The productivity advantages of asserted properties over behaviors (even at their verified best) is most obvious when comparing large codebase productivity between dynamically and statically typed programming languages. Statically typed languages provide an immediate feedback loop on several categories of errors that would otherwise require a full deployment cycle.
The vast majority of companies out there have zero verified behaviors and close-to-zero asserted properties, but that's not because this is particularly challenging, it's just that they've never considered how powerful it is to have software they can reason about.
Conversely, most long-lived companies that are able to maintain execution velocity have a significant number of either verified behaviors or asserted properties, and often both. Each company is allowed to rewrite exactly once, but afterwards you've got to learn how to reclaim your software instead.
Coming back to your Post-Apocalyptic software: how do you regain the confidence to make changes? List out all the beliefs that you'd need to have in order to be confident in modifying your software, and then for each belief an approach for evolving it up the belief and property ladder.

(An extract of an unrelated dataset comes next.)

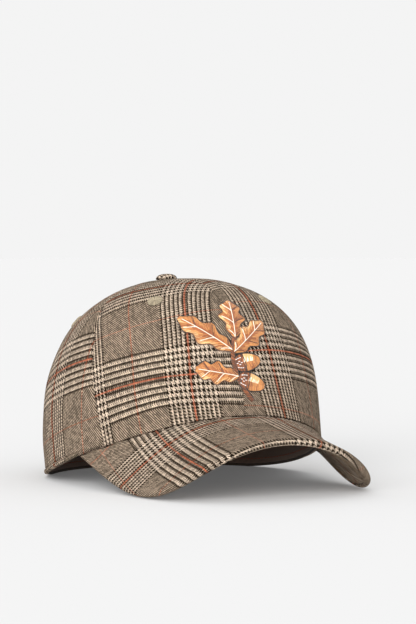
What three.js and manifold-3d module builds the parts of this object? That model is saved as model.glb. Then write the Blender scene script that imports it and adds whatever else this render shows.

You get the best results by evolving beliefs into asserted properties, followed by verified behaviors, but there is a surprising amount of value to moving them into tracked behaviors or properties as well, as it helps you understand the level of effort that'll be required before you can begin reasoning about your software again.
If the scorecard is low enough, then you know it's going to be easier to reclaim your software than to rewrite. If it's high enough, then maybe the rewrite really will be easier.
The approach here isn't only useful for reclaiming software, it's a useful way to ratchet software against reasoning regression in the first place. Prevention remains the best fix.